Selfie Week 32: Potius sero quam nunquam (Better late than never)

We’re a week into August. The big box stores have put up their Back To School displays. Heck, my parking permit for the fall quarter at Santa Rosa Junior College just showed up. The buckeye maples along River Road between Northwood golf course and Summer Crossing are starting to let a few harbinger leaves fall through the shafts of the golden, already-shifting, late afternoon sunlight. Let’s face it, today we are closer to the fall equinox (46 days) than we are to the summer solstice (47 days). Summer, my friends, is waning.
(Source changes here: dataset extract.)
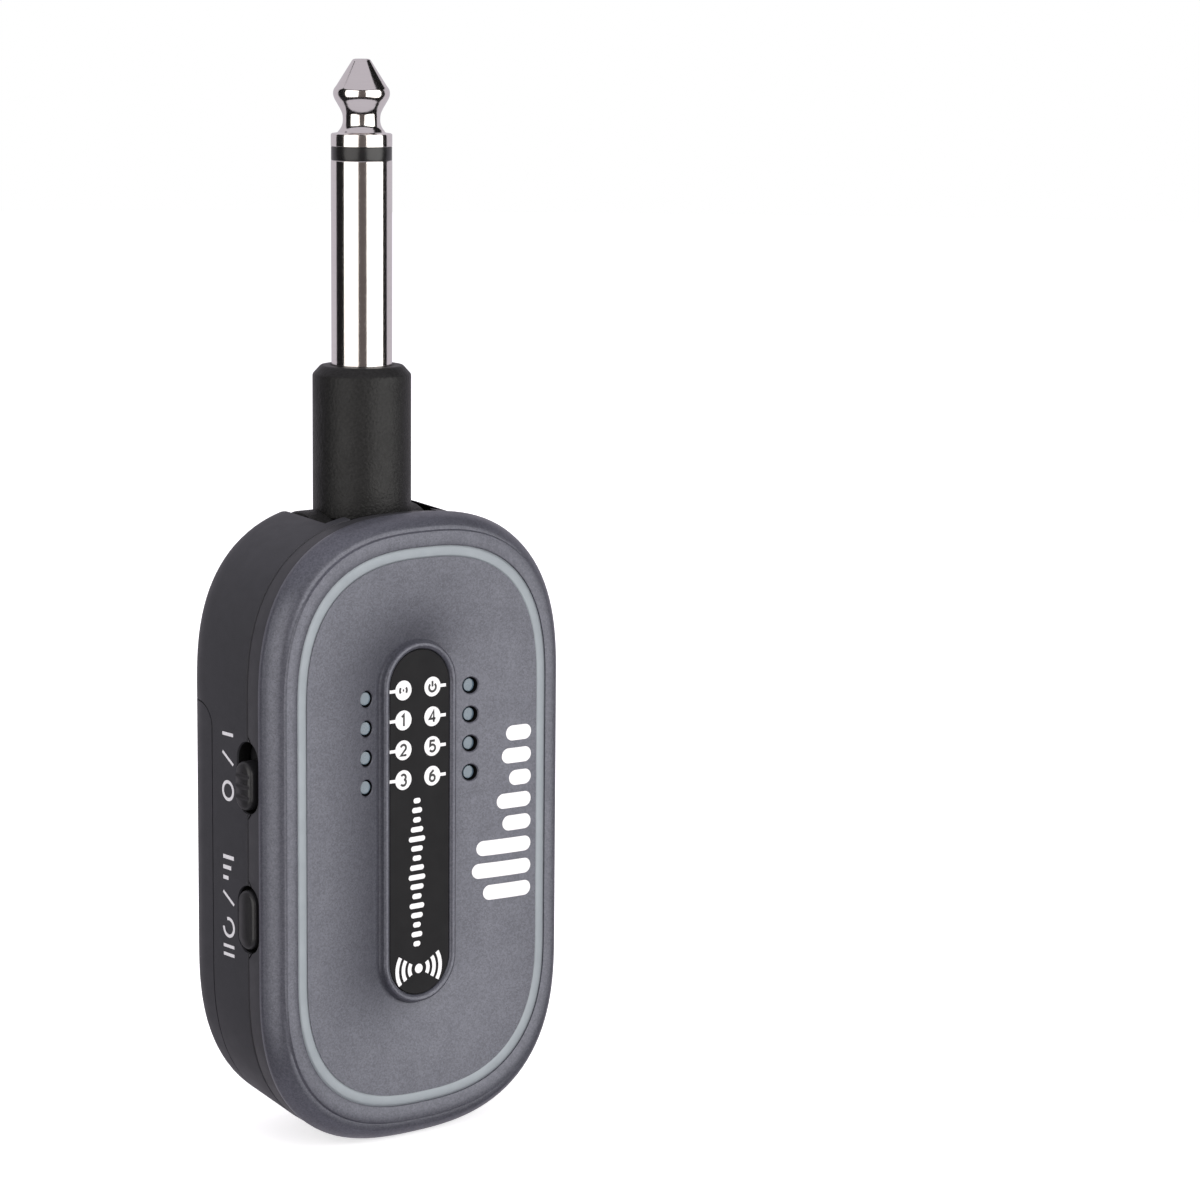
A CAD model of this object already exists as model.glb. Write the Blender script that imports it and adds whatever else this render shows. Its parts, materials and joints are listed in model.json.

This year I feel like summer snuck up on me. Part of it is I decided not to plant a garden. The daily growth and weeding and picking and eventual die-back provide something of a visual calendar for the growing season stretching from late spring into the balmy Indian summer days. When the season opened I felt I didn’t have the time or money to plant this year, so I didn’t. I do miss it, though.

Another reason for distraction was preparing for – and going on – my summer roadtrip which I still haven’t written up. It’s coming, I promise. If for no other reason than to revisit the pictures and experiences. Ah, so much fun. If I could, I’d go again tomorrow. And look! It’s only supposed to be 111° on Death Valley’s floor tomorrow! Fall is even coming to the desert!

I know a lot of it missing summer is due to working six days a week, but that’s nothing new. And, realizing that’s nothing new? That’s a lot of what brings me here to this post.

Being busy isn’t new. In fact, it’s a pretty lousy excuse, all things considered. Don’t get me wrong, whenever I see those “Michelangelo only had 24 hours in a day. What’s your excuse?” posts I want to slap someone. This isn’t that. But it has been something of a wake-up call to enjoy the hell out of the season that’s left.

Potius sero quam nunquam. Better late than never.

I started Weight Watchers about a month ago and it’s been good so far. One of the things it’s pushed me to do is enjoy my outdoor workouts. The towel and swimsuit in the picture are a result of my fantastic workout in the river yesterday. In the spirit of saying something out loud gives it a better chance of coming true, I’m hoping to hit my other two favorite summer time workouts this week – the east ridge trail at Armstrong Woods, and the Howarth park/Spring Lake loop. Both feel so much a part of my Sonoma County life, and I’m grateful for the opportunity to use them to get into better shape. I went to the gym two weeks ago and genuinely felt a little guilty after I finished my workout and stepped out of the air conditioned building into the bright, hot sunlight. Fall and its shorter days are creeping closer with every day. When outdoor exercise after work becomes inevitably untenable, then I’ll return to the gym. Until then…

One of the interesting aspects of tracking my weight each week has been revisiting my spreadsheet. Back in 2005 Anna started tracking her weight and, in a move of solidarity, I followed suit. But I also realized it’s data! As such, I started logging it in a spreadsheet because of course I did. My relationship with my weight has varied since then from idle speculation to outright denial, and as such, the data points are far from regular. Back in that first year the line graph shows detailed, jagged resolution (oh yeah, of course I graphed it!) but there’s some years where I logged my weight exactly twice, and the line gracefully swoops from one point to the next. The line arcs upwards in late 2012, and by mid-2013 it crosses into heretofore uncharted weight territory and kept going up. This slope coincides, not coincidentally, with the first agonizing death throes of my marriage. The summit was reached late last year and my denial plateaued for a few months. I weighed myself at the beginning of the year and then left it until I joined Weight Watchers four weeks ago and I pleasantly discovered I managed to unwittingly engineer a rather precipitous drop — attributing it to excessive perspiration working in the sun on the weekend, I’ve taken to refer to this drop as “The Sweatening”. Over the last few weeks I’ve continued to lose in fits and starts, and it has been amusing to track the receding weight against its rise, like my weight is time traveling — two weeks ago I was weighing May 2015 and Monday I had reverted back to my birthday in 2014. Here’s hoping this Monday I’m weighing younger still.

Looking at my weight this way serves another purpose: it reinforces the idea that I didn’t put it on all at once, and it’s not going to come off all at once. But it’s starting. Maybe I had to learn something during that rise? I’m pretty confident I did. But the process has begun, and you know what? Better late than never.